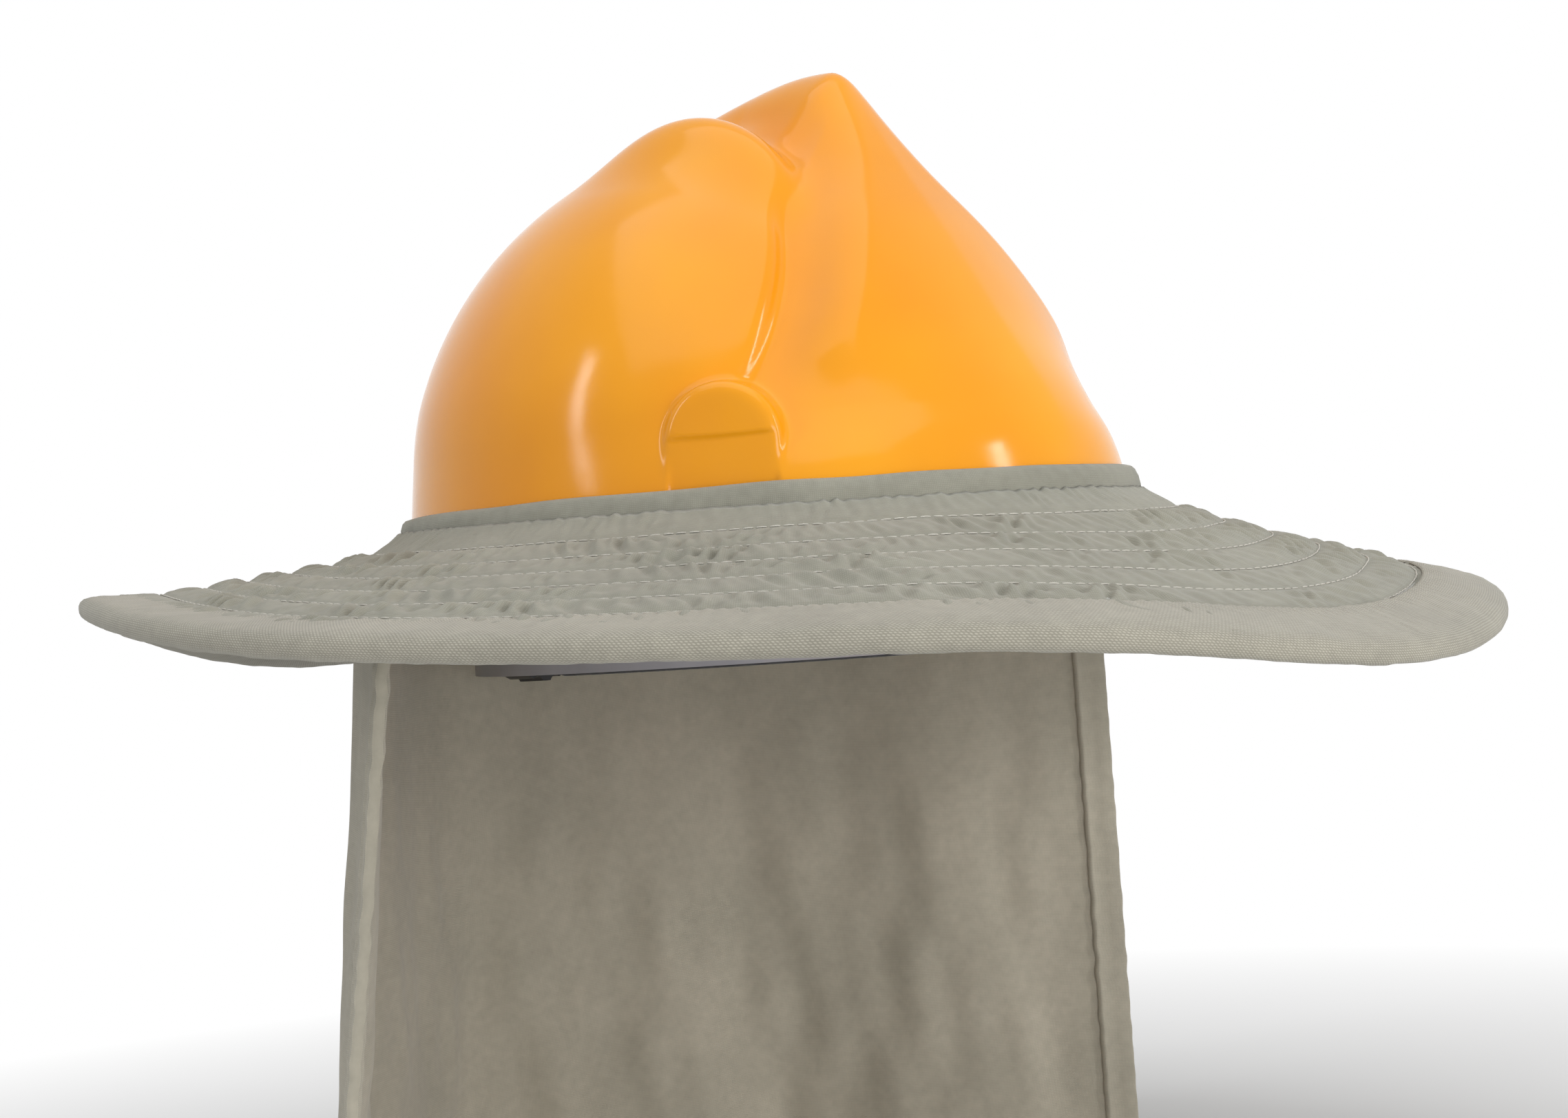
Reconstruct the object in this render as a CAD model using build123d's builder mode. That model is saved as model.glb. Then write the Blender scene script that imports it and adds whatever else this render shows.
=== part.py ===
from build123d import *
import math
import os

# A hard hat with a full-brim fabric sun shade fitted over it.
# Millimetres, +Z up. The front is -Y and the wearer's right is -X.
# The origin is the centre of the headband opening, level with the headband's lower edge.
# A turn is an angle in degrees from the front towards the wearer's right.

# Levels and the plan of the shell
RIM_LEVEL = 28.0
GIRTH_LEVEL = 52.0
SHELL_HALF_WIDTH = 106.0
SHELL_BACK = 124.0
SHELL_FRONT = 124.0

# Shell: a dome, a base flare, a crest with a raked front, two ribs
SHELL_WALL = 2.4
DOME_FRONT = 114.0
DOME_RISE = 118.0
DOME_SINK = 1.6
DOME_TAIL_SINK = 0.6
FLARE_RISE = 20.0
FLARE_SINK = 1.2
CREST_HALF_WIDTH = 100.0
CREST_SWELL = 150.0
CREST_PEAK_FORWARD = 36.0
CREST_PEAK_LEVEL = 185.0
CREST_TAIL_BACK = 95.0
CREST_TAIL_LEVEL = 122.0
CREST_CROWN_BACK = 25.0
CREST_CROWN_LEVEL = 174.5
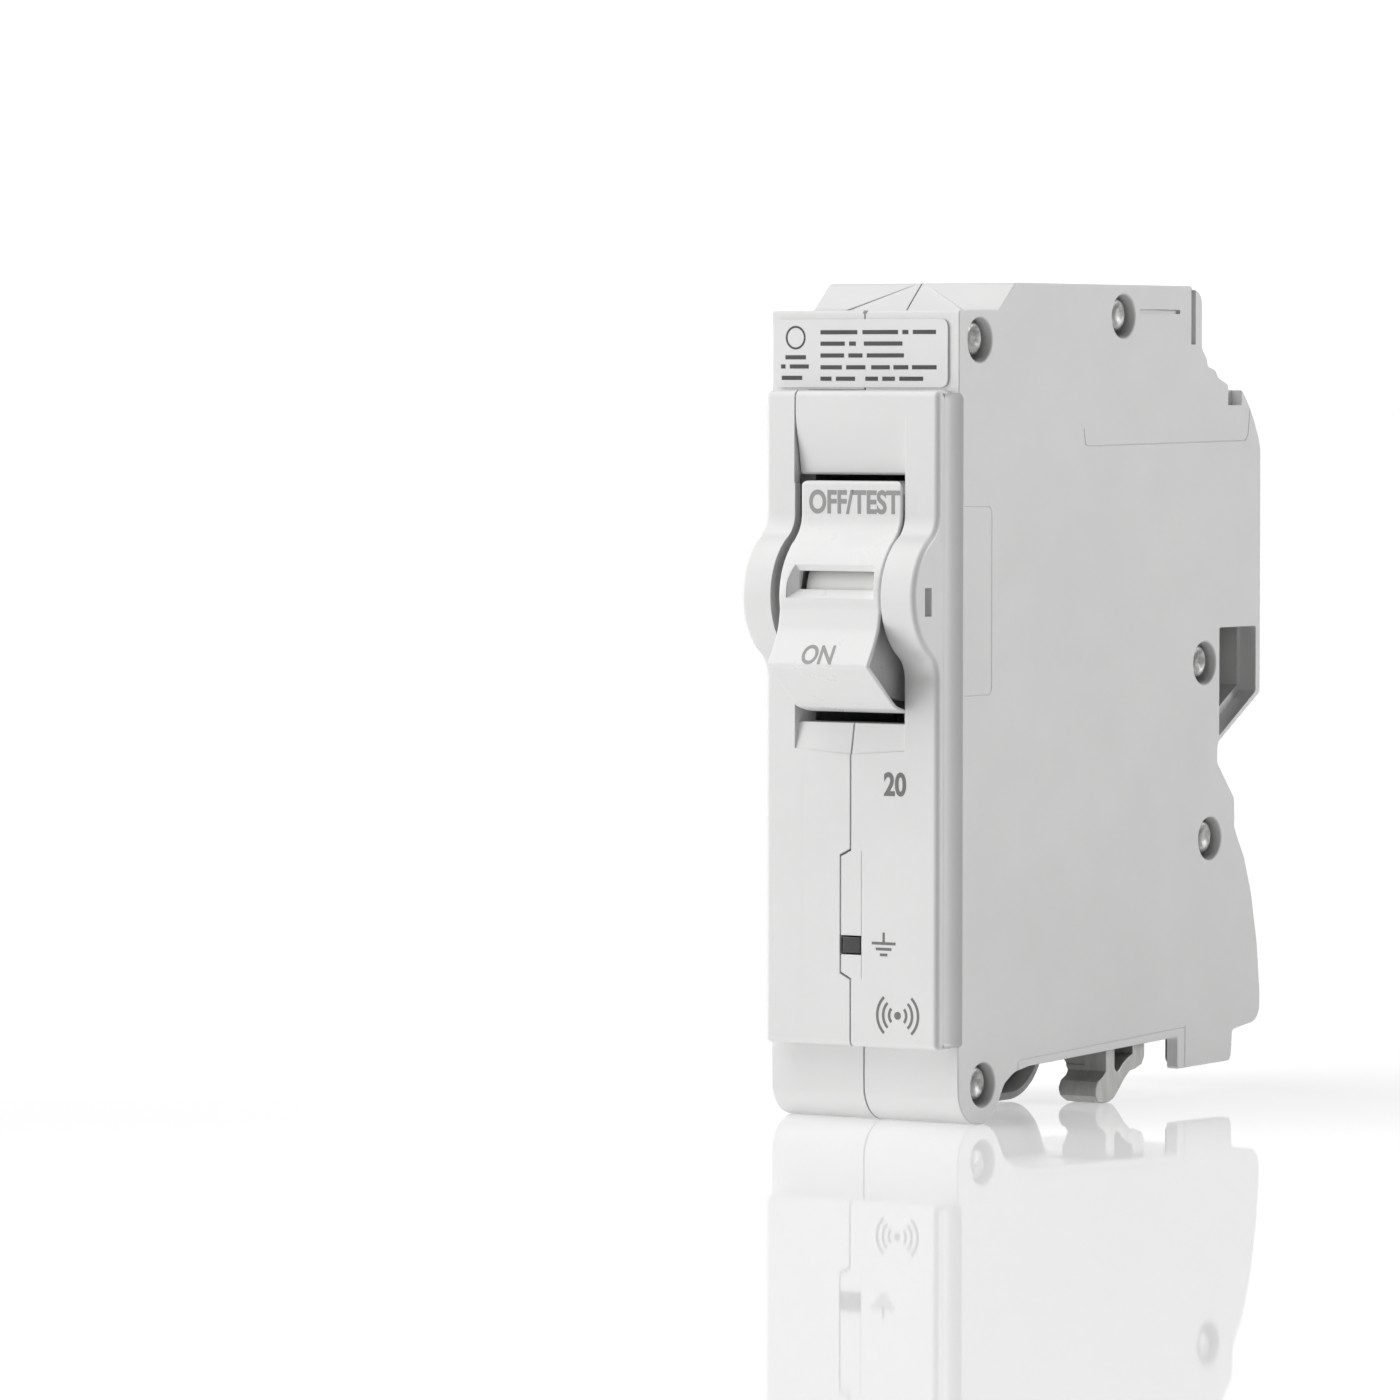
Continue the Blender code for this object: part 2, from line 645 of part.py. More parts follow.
def trip_lever(frame):
    """Bell crank: the rear arm is lifted by the plunger, the finger is pulled by the armature."""
    low, high = -6.9, -4.3
    rear = strip("trip_lever", [TRIP_PIVOT, (33.4, 42.6), (40.6, 41.9)], 2.0, low, high)
    front = strip("front", [TRIP_PIVOT, (29.0, 53.4), (22.0, 54.0), (21.6, 50.2)], 1.5, low, high)
    hub = cylinder("hub", TRIP_PIVOT, 2.1, low, high, sides=20)
    join(rear, front, hub)
    cut(rear, cylinder("hole", TRIP_PIVOT, 0.9 + RUNNING_GAP, low - 1, high + 1))
    finish(rear, NATURAL, frame, at(TRIP_PIVOT))


def springs(frame):
    finish(coil("opening_spring", (-8.1, 27.5, 55.2), (-8.1, 37.0, 55.2), 0.95, 0.22, 9), STEEL, frame)
    low = (-3.9, *TRIP_PIVOT)
    high = (-1.0, *TRIP_PIVOT)
    finish(coil("trip_spring", low, high, 1.45, 0.22, 5), STEEL, frame)
    base = (COIL_X, 22.2, COIL_HIGH + 0.5)
    top = (COIL_X, 22.2, 42.6)
    finish(coil("armature_spring", base, top, 0.65, 0.18, 5, per_turn=8), STEEL, frame)
    base = (SOLENOID_X, SOLENOID_Y, SOLENOID_HIGH + 0.5)
    top = (SOLENOID_X, SOLENOID_Y, 38.4)
    finish(coil("plunger_spring", base, top, 2.15, 0.25, 4), STEEL, frame)


# ---------------------------------------------------------------- overload trip


def overload_trip(frame):
    centre = (COIL_X, COIL_Y)
    finish(tube("trip_coil", centre, 2.75, 4.8, COIL_LOW, COIL_HIGH, "Z"), ENAMEL, frame)
    steps = [(15.2, 1.9), (15.6, 2.4), (40.4, 2.4), (41.2, 1.9)]
    finish(stepped("dashpot_tube", centre, steps, "Z"), STEEL, frame)
    yoke = extruded(
        "coil_yoke",
        [(13.0, 16.2), (25.4, 16.2), (25.4, 42.0), (23.9, 42.0), (23.9, 17.7), (13.0, 17.7)],
        -9.2, -1.6,
    )
    cut(yoke, cylinder("hole", centre, 2.75, 10, 18.5, "Z", sides=20))
    finish(yoke, DARK_STEEL, frame)
    plate = block("armature", (-8.6, 13.4, 43.2), (-2.2, 26.4, 44.3))
    tail = block("tail", (-6.8, 24.6, 43.8), (-4.2, 25.8, 50.9))
    hinge = cylinder("hinge", ARMATURE_PIVOT, 1.7, -8.6, -2.2)
    join(plate, hinge, tail)
    cut(plate, cylinder("hole", ARMATURE_PIVOT, 0.9 + RUNNING_GAP, -12, 0))
    finish(plate, DARK_STEEL, frame, at(ARMATURE_PIVOT))


def arc_chute(frame):
    outline = [(-10.6, 71.4), (-9.9, 71.4), (-9.9, 84.4), (-1.1, 84.4), (-1.1, 71.4), (-0.4, 71.4)]
    outline += [(-0.4, 85.1), (-10.6, 85.1)]
    finish(extruded("arc_frame", outline, 38.2, 52.9, axis="Y"), DARK_FIBRE, frame)
    plate = [(-9.6, 72.0), (-7.4, 72.0), (-5.5, 77.0), (-3.6, 72.0), (-1.4, 72.0)]
    plate += [(-1.4, 84.0), (-9.6, 84.0)]
    for index in range(5):
        front = 39.6 + 3.0 * index
        name = f"arc_plate_{index + 1}"
        finish(extruded(name, plate, front, front + 1.1, axis="Y"), DARK_STEEL, frame)


def conductors(frame):
    route = [(-8.3, 41.4, 55.4), (-8.5, 41.2, 51.6), (-8.5, 39.4, 47.0), (-8.5, 34.6, 43.4)]
    route += [(-8.4, 30.0, 40.0), (-8.2, 27.7, 36.0), (-8.2, 27.2, 32.4)]
    finish(wire("braid", smooth_route(route, 3), 0.85, sides=8), COPPER, frame)
    strap = block("load_strap", (-3.4, 26.5, 17.3), (3.4, 35.7, 18.6))
    join(strap, block("rise", (-9.0, 26.5, 17.3), (-3.0, 27.9, 31.0)))
    finish(strap, COPPER, frame)


def smooth_route(points, between):
    """The points with a few more between each pair, on a Catmull-Rom curve."""
    path = [Vector(point) for point in points]
    padded = [path[0] * 2 - path[1]] + path + [path[-1] * 2 - path[-2]]
    made = []
    for index in range(1, len(padded) - 2):
        a, b, c, d = padded[index - 1 : index + 3]
        for step in range(between):
            t = step / between
            made.append(
                0.5 * (2 * b + (c - a) * t + (2 * a - 5 * b + 4 * c - d) * t * t
                       + (3 * b - a - 3 * c + d) * t ** 3)
            )
    return made + [path[-1]]


# ---------------------------------------------------------------- jaws and clips


def load_jaw(frame):
    """U-shaped jaw under the skirt, and its conductor up through the sensor rings."""
    outline = [(36.1, 9.6), (36.1, 3.6), (35.2, 2.9), (34.1, 2.5), (33.7, 1.6), (33.8, 0.7)]
    outline += [(34.5, 0.1), (36.4, 0.0), (37.4, 0.2), (38.4, 0.9), (39.7, 2.1), (41.0, 3.3)]
    outline += [(42.8, 3.5), (44.3, 4.0), (44.9, 4.9), (44.9, 7.8), (42.2, 7.8), (42.2, 5.3)]
    outline += [(41.0, 5.0), (40.1, 4.6), (39.2, 3.7), (38.6, 3.5), (38.1, 4.0), (38.1, 9.6)]
    jaw = extruded("load_jaw", outline, 4.6, 10.5)
    bridge = block("bridge", (1.0, 36.1, 8.9), (10.5, 37.7, 10.3))
    riser = block("riser", (1.0, 36.1, 9.2), (3.4, 37.7, 18.6))
    finish(join(jaw, bridge, riser), TIN, frame)


def neutral_clip(frame):
    """Flat clip inside the lobe, and its conductor up through the sensor rings."""
    plate = [(23.0, 2.1), (32.4, 2.1), (36.0, 3.4), (38.0, 6.0), (38.4, 9.2), (20.0, 9.2), (20.0, 4.6)]
    clip = extruded("neutral_clip", plate, -2.7, -1.3)
    riser = block("riser", (-3.0, 31.0, 8.2), (-1.2, 33.0, 16.6))
    finish(join(clip, riser), TIN, frame)


def rail_clip(frame):
    """Dark spring blade that hangs through the bottom wall, beside the rear flange."""
    outline = [(49.9, 4.2), (50.5, 3.6), (55.4, 3.6), (56.0, 4.2), (56.0, 14.0), (49.9, 14.0)]
    finish(extruded("rail_clip", outline, 10.3, 10.9), DARK_STEEL, frame)


# ---------------------------------------------------------------- ground-fault electronics


def ground_fault_trip(frame):
    for index, name in enumerate(("gf_sensor", "neutral_sensor")):
        low = SENSOR_LOW + index * (SENSOR_THICK + 0.3)
        ring = tube(name, SENSOR_CENTRE, SENSOR_INNER, SENSOR_OUTER, low, low + SENSOR_THICK, "Z", 32)
        finish(ring, BLUE, frame)
    centre = (SOLENOID_X, SOLENOID_Y)
    finish(tube("gf_solenoid", centre, 1.9, 4.4, SOLENOID_LOW, SOLENOID_HIGH, "Z"), ENAMEL, frame)
    steps = [(24.0, 1.6), (38.9, 1.6), (38.9, 2.6), (40.4, 2.6)]
    finish(stepped("gf_plunger", centre, steps, "Z"), STEEL, frame, (*centre, 38.9))


def circuit_board(frame):
    outline = [(3.6, 22.0), (6.0, 19.6), (45.6, 19.6), (45.6, 85.0), (9.0, 85.0), (3.6, 79.6)]
    board = extruded("circuit_board", outline, BOARD_X, BOARD_X + BOARD_THICK)
    finish(board, BOARD, frame)
    face = BOARD_X - TOUCH_GAP
    finish(block("wireless_module", (5.4, 26.0, 64.0), (face, 40.0, 84.0)), STEEL, frame)
    finish(block("controller_chip", (6.8, 28.0, 44.0), (face, 37.0, 53.0)), BLACK, frame)
    finish(block("power_converter", (2.6, 17.0, 62.0), (face, 24.5, 76.0)), BLACK, frame)
    finish(cylinder("varistor", (22.0, 30.0), 5.6, 3.4, face, sides=24), BLUE, frame)
    finish(cylinder("capacitor", (5.2, 41.0), 2.7, 24.0, 37.0, "Z", sides=20), BLACK, frame)


def indicator(frame):
    """The light behind the indicator window, on its own small board."""
    finish(block("led_board", (-5.8, 8.6, 13.6), (7.6, 9.8, 27.4)), BOARD, frame)
    steps = [(2.6, 0.6), (3.1, 1.2), (6.9, 1.5), (7.4, 1.8), (8.55, 1.8)]
    finish(stepped("led", (0.08, 20.4), steps, "Y"), LED_WHITE, frame)


def main():
    clear_scene()
    frame = bpy.data.objects.new("breaker_frame", None)
    bpy.context.collection.objects.link(frame)
    frame.location = Vector((0.0, -(NOSE[0] + REAR_MOST) / 2, 0.0)) * MM
    case_shells(frame)
    rivets(frame)
    front_label(frame)
    status_lens(frame)
    handle(frame)
    handle_pins(frame)
    status_flag(frame)
    handle_link(frame)
    contact_arm(frame)
    line_terminal(frame)
    mechanism_frame(frame)
    divider_plate(frame)
    trip_lever(frame)
    springs(frame)
    overload_trip(frame)
    arc_chute(frame)
    conductors(frame)
    load_jaw(frame)
    neutral_clip(frame)
    rail_clip(frame)
    ground_fault_trip(frame)
    circuit_board(frame)
    indicator(frame)
    bpy.context.view_layer.update()


main()
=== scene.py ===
"""Looks of the plug-on ground-fault breaker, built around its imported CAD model.

Shapes are drawn in millimetres in the breaker's own coordinates: X across, Y from the front face (0) to
the rear, Z from the foot (0) to the top. DEPTH_SHIFT takes them to the row frame, where the middle of
the depth is at Y = 0.
"""

import json
import math

import bmesh
import bpy
from mathutils import Matrix, Vector


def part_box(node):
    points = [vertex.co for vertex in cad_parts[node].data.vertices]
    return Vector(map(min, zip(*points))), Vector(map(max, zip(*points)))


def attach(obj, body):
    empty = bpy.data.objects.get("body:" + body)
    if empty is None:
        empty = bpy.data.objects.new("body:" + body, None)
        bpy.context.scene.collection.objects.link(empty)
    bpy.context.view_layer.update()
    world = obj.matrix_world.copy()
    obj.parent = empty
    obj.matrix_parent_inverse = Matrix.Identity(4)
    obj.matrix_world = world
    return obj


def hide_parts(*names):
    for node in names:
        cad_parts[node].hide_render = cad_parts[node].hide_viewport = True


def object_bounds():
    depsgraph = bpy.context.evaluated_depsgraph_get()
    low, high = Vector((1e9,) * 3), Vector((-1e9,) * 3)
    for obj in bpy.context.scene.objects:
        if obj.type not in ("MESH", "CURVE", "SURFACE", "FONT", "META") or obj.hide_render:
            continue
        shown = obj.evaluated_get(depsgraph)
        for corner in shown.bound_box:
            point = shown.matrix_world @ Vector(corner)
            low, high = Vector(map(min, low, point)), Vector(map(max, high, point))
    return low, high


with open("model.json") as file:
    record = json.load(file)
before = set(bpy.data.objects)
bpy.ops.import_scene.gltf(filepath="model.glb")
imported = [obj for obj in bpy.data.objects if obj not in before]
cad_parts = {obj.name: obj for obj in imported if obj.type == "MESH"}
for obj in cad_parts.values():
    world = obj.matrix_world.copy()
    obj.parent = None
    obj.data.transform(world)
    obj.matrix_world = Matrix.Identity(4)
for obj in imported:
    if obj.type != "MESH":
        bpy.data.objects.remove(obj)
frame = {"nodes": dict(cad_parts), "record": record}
cad_low, cad_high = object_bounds()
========
*TASK GOAL*. Go through the material above and output exactly the lines from the one containing "record = json.load(file)" through the one containing "bpy.data.objects.remove(obj)".

*RESPONSE TO THE TASK*.
    record = json.load(file)
before = set(bpy.data.objects)
bpy.ops.import_scene.gltf(filepath="model.glb")
imported = [obj for obj in bpy.data.objects if obj not in before]
cad_parts = {obj.name: obj for obj in imported if obj.type == "MESH"}
for obj in cad_parts.values():
    world = obj.matrix_world.copy()
    obj.parent = None
    obj.data.transform(world)
    obj.matrix_world = Matrix.Identity(4)
for obj in imported:
    if obj.type != "MESH":
        bpy.data.objects.remove(obj)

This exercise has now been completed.